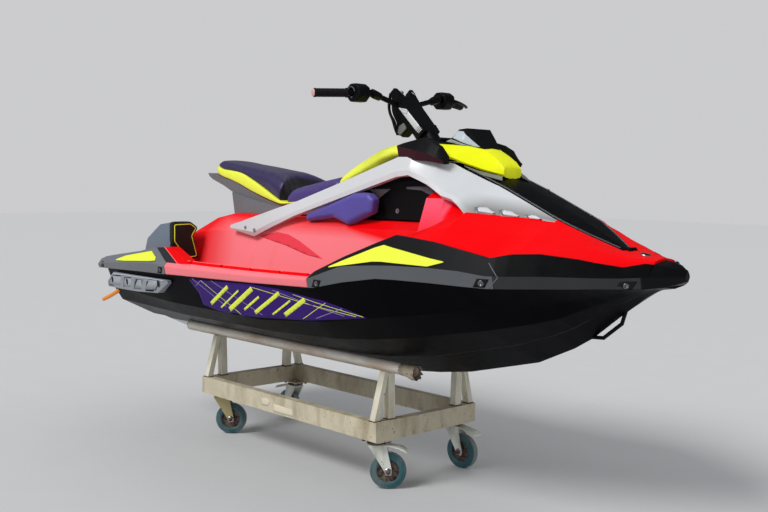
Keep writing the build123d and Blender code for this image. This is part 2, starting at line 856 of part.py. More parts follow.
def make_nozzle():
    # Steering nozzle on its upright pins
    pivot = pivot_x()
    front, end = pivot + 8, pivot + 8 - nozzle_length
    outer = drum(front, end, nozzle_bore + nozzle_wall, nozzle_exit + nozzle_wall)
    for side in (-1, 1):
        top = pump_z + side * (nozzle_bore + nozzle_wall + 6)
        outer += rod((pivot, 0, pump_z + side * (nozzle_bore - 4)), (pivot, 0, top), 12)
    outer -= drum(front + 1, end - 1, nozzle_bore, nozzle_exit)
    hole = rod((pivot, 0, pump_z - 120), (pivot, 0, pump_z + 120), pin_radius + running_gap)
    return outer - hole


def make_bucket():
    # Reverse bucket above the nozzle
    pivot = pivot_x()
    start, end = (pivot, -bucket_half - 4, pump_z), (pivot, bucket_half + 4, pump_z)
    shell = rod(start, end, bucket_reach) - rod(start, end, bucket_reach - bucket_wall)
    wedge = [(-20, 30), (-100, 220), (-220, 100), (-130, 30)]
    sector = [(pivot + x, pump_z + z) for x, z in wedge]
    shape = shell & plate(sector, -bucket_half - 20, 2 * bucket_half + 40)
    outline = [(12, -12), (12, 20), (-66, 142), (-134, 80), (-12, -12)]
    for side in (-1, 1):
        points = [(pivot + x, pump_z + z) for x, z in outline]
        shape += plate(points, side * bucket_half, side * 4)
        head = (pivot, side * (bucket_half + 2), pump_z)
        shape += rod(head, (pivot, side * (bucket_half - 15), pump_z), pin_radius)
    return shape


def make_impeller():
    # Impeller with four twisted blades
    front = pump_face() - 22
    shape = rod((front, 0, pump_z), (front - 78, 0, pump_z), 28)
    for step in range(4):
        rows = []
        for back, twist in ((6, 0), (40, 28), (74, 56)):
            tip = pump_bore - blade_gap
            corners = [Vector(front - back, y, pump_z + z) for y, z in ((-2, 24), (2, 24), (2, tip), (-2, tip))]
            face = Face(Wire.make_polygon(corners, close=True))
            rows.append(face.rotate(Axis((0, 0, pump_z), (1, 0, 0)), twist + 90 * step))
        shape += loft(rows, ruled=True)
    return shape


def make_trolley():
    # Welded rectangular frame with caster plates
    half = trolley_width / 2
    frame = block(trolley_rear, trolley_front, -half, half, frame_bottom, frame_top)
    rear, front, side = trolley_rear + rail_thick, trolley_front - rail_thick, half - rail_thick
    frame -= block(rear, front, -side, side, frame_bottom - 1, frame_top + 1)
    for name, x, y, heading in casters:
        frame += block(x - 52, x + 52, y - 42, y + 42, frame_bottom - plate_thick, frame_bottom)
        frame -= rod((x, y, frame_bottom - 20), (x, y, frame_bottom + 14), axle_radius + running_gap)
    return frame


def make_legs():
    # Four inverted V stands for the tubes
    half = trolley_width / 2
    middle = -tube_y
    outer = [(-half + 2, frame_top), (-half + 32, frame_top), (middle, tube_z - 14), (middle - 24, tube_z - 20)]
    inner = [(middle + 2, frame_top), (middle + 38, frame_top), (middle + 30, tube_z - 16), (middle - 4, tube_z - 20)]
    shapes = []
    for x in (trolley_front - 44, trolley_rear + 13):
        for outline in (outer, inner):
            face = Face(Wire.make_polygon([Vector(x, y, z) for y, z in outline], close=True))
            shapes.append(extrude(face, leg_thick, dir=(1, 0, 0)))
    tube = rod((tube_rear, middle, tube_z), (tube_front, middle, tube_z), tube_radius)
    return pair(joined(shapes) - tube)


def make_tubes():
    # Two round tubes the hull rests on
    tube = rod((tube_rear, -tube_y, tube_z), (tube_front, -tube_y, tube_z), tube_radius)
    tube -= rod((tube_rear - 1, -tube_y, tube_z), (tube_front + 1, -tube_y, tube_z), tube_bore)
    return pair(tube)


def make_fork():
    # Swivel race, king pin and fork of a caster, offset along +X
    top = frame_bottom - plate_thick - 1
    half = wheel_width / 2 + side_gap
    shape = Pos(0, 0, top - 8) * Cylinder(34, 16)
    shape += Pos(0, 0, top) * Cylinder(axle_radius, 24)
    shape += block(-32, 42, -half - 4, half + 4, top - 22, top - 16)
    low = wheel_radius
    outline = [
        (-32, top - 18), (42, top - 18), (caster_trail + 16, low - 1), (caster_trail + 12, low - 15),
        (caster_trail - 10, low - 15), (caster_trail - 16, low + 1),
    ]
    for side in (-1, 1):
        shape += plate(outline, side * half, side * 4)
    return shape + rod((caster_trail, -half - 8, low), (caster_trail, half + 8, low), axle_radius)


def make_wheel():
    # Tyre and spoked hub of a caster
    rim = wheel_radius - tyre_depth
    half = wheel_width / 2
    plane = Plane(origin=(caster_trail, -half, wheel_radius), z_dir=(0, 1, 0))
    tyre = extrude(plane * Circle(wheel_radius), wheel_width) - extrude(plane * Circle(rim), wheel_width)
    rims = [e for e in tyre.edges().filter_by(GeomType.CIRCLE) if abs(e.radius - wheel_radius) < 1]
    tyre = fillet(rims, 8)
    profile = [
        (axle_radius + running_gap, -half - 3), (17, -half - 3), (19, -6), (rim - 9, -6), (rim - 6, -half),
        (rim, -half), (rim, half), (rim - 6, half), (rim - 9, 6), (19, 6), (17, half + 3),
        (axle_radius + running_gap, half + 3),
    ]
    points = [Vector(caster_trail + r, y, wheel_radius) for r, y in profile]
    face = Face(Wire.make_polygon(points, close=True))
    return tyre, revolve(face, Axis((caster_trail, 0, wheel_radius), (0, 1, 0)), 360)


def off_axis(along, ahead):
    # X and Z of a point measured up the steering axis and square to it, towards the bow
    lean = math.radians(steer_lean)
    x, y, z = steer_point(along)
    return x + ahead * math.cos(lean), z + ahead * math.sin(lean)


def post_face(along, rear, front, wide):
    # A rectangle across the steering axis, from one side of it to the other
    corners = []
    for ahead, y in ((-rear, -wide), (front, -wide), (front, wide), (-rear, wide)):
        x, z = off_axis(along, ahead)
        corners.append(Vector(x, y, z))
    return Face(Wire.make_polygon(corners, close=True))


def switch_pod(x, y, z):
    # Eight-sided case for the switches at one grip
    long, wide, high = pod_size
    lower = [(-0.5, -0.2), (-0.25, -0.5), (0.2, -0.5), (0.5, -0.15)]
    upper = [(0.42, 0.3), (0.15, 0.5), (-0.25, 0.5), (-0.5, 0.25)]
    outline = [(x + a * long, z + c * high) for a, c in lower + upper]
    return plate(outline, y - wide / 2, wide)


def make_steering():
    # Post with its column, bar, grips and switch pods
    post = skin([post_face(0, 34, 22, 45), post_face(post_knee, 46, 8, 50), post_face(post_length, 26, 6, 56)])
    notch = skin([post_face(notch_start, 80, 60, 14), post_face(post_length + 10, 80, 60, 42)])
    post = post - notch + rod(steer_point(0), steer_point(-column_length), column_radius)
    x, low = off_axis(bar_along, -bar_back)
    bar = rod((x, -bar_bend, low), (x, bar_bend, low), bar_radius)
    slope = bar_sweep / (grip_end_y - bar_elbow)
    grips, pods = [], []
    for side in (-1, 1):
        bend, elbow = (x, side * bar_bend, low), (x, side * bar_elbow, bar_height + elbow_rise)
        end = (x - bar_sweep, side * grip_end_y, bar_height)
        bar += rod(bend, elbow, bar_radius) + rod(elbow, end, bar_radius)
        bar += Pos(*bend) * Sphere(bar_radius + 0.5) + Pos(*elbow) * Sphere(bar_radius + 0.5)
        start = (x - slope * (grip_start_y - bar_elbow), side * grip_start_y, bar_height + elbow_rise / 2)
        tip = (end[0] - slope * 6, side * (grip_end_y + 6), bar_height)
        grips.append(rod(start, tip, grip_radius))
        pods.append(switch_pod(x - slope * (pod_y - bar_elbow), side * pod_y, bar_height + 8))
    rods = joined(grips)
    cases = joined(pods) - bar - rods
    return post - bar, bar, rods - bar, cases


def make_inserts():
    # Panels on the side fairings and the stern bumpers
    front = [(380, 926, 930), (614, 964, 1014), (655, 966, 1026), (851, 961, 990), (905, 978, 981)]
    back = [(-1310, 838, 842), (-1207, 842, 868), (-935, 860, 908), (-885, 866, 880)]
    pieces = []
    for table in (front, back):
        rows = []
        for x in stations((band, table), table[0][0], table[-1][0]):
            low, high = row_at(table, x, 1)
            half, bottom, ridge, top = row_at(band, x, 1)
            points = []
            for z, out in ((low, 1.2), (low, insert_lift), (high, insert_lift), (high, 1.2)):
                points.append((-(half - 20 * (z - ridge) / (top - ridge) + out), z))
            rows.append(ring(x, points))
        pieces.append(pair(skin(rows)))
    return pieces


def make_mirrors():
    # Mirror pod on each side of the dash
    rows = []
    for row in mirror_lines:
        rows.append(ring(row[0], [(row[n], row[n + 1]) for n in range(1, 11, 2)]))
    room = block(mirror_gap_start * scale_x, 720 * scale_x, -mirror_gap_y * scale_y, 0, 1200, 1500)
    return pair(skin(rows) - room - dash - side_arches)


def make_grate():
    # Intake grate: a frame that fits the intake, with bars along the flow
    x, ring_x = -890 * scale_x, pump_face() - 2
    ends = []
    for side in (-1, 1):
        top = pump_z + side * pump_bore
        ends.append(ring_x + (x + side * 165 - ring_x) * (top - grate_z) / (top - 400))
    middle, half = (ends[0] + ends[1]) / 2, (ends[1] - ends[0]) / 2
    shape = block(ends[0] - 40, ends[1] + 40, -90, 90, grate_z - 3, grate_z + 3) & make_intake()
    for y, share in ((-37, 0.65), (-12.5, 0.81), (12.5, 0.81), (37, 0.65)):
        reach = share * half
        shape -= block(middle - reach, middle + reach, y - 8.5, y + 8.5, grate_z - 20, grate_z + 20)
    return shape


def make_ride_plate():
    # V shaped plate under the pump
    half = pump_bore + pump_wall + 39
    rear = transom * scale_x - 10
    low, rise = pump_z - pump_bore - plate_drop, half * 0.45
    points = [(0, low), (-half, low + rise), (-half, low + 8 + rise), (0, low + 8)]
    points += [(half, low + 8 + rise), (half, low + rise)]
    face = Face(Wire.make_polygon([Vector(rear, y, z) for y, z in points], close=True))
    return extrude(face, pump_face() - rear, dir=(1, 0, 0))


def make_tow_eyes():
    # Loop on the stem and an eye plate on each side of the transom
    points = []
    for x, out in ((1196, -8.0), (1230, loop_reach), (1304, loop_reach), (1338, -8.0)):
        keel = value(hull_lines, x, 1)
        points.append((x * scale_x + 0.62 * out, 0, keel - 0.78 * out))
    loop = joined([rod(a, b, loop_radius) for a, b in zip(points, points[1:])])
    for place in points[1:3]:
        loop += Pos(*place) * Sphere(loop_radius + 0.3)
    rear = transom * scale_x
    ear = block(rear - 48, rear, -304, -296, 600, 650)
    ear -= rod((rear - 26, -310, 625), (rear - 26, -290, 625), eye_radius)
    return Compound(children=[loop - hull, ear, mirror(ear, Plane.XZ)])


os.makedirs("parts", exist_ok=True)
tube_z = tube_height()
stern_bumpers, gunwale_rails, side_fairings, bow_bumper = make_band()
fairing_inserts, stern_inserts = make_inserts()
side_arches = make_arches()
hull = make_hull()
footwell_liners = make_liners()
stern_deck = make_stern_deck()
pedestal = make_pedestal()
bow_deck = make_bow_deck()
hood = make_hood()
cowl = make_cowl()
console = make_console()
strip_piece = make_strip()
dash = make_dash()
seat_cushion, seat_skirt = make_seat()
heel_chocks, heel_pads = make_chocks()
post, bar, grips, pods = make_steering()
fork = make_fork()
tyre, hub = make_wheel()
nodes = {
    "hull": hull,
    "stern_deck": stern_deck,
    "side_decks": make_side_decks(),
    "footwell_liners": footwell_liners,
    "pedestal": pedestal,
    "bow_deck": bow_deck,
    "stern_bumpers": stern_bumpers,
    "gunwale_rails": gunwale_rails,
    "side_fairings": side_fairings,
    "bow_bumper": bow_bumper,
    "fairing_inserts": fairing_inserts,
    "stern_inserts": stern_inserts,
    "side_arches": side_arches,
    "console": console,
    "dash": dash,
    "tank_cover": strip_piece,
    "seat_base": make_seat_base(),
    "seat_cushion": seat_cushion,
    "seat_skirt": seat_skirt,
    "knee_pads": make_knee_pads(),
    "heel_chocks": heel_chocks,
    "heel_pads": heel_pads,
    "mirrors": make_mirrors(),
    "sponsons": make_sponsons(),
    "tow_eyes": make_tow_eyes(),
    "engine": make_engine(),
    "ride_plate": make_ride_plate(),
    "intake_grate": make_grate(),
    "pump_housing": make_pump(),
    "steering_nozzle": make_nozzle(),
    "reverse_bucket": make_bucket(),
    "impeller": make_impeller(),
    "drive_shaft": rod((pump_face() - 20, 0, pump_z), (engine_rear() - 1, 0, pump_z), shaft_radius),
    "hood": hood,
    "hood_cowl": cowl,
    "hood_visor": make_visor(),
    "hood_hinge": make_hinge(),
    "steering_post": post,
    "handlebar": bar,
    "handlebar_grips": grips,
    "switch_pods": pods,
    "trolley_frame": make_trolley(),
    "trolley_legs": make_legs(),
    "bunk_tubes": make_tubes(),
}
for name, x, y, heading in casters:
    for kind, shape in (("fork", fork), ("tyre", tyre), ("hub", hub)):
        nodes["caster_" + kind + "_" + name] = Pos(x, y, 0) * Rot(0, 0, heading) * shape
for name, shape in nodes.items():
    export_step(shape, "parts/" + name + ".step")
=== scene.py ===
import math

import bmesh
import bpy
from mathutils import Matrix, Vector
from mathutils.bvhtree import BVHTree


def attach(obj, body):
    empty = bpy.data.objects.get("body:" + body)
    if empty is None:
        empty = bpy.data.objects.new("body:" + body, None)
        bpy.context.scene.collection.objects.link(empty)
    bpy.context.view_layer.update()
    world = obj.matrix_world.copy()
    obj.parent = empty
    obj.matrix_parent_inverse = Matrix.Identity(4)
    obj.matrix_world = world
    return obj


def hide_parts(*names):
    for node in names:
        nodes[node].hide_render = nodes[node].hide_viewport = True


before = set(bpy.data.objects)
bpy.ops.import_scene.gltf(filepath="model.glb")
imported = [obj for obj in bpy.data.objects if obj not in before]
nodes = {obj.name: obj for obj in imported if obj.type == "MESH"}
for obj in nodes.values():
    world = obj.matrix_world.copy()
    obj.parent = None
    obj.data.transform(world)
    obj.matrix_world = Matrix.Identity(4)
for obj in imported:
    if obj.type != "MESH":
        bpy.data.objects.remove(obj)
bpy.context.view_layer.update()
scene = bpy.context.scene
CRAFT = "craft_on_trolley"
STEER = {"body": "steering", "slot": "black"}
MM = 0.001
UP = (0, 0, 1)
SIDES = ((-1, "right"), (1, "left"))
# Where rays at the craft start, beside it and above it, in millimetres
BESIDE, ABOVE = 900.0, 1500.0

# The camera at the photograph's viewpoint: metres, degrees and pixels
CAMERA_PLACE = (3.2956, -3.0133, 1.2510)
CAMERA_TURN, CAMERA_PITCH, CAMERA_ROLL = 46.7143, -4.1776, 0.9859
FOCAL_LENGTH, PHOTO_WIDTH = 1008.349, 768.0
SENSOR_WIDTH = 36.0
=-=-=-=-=
Stated problem:
Write out a verbatim copy of the data, beginning with its first line and ending with the line that contains "return outer - hole".

Expected output:
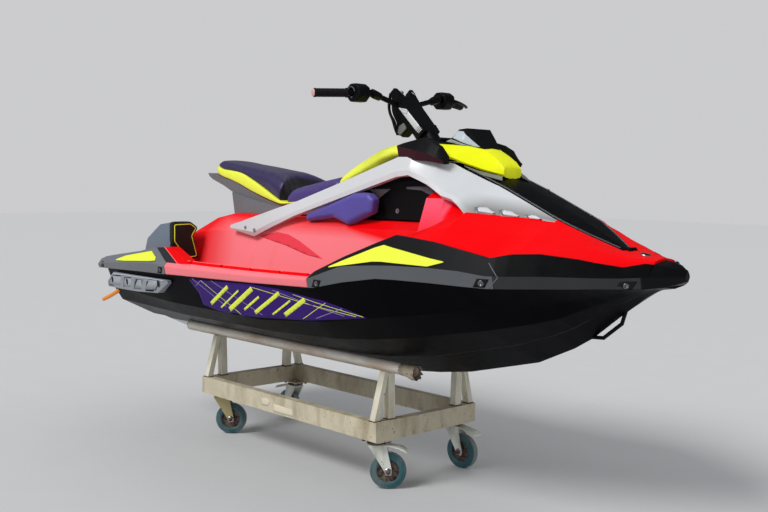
Keep writing the build123d and Blender code for this image. This is part 2, starting at line 856 of part.py. More parts follow.
def make_nozzle():
    # Steering nozzle on its upright pins
    pivot = pivot_x()
    front, end = pivot + 8, pivot + 8 - nozzle_length
    outer = drum(front, end, nozzle_bore + nozzle_wall, nozzle_exit + nozzle_wall)
    for side in (-1, 1):
        top = pump_z + side * (nozzle_bore + nozzle_wall + 6)
        outer += rod((pivot, 0, pump_z + side * (nozzle_bore - 4)), (pivot, 0, top), 12)
    outer -= drum(front + 1, end - 1, nozzle_bore, nozzle_exit)
    hole = rod((pivot, 0, pump_z - 120), (pivot, 0, pump_z + 120), pin_radius + running_gap)
    return outer - hole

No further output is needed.